▶ **What needs to be done**: Quote the material below exactly as written, from the first line to the line that holds "jaw_direction = 128.5", endpoints included.

<<<<

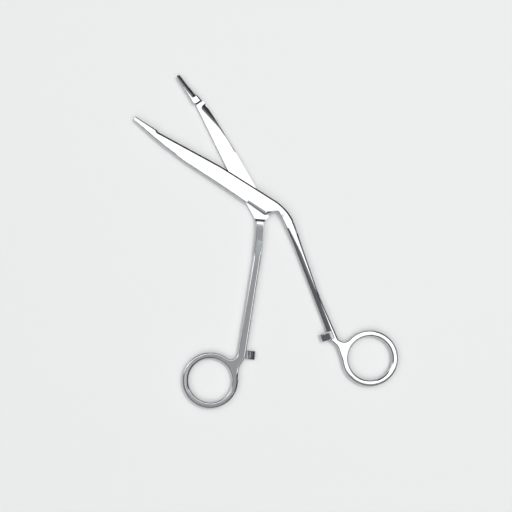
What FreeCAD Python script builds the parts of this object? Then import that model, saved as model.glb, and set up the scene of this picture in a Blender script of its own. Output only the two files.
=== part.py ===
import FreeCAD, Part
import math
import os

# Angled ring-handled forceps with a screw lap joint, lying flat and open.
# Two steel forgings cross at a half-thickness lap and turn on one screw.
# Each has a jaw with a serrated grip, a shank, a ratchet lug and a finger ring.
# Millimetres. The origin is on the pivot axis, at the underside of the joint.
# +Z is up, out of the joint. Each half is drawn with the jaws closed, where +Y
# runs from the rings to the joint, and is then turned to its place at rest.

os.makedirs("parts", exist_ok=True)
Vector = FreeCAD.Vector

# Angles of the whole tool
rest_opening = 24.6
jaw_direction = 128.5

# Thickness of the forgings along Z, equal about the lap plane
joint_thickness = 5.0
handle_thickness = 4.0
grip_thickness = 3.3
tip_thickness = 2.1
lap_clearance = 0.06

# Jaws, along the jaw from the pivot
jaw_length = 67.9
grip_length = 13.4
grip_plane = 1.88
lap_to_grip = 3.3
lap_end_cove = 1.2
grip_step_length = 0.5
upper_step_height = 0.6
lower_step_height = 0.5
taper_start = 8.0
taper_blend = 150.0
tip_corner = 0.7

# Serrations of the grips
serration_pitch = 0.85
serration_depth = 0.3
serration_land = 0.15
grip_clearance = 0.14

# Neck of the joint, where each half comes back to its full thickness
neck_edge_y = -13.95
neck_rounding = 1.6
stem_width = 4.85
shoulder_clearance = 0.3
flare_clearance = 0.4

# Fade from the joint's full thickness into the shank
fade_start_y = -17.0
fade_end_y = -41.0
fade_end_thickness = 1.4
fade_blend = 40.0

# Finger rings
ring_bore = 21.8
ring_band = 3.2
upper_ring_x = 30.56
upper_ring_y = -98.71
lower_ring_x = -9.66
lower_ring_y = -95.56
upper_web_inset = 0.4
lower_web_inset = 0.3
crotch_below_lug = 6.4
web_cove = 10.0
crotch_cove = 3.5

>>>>

▶ **Expected answer**:
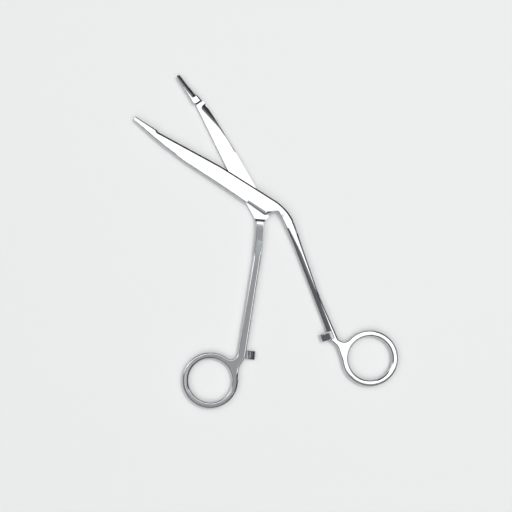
What FreeCAD Python script builds the parts of this object? Then import that model, saved as model.glb, and set up the scene of this picture in a Blender script of its own. Output only the two files.
=== part.py ===
import FreeCAD, Part
import math
import os

# Angled ring-handled forceps with a screw lap joint, lying flat and open.
# Two steel forgings cross at a half-thickness lap and turn on one screw.
# Each has a jaw with a serrated grip, a shank, a ratchet lug and a finger ring.
# Millimetres. The origin is on the pivot axis, at the underside of the joint.
# +Z is up, out of the joint. Each half is drawn with the jaws closed, where +Y
# runs from the rings to the joint, and is then turned to its place at rest.

os.makedirs("parts", exist_ok=True)
Vector = FreeCAD.Vector

# Angles of the whole tool
rest_opening = 24.6
jaw_direction = 128.5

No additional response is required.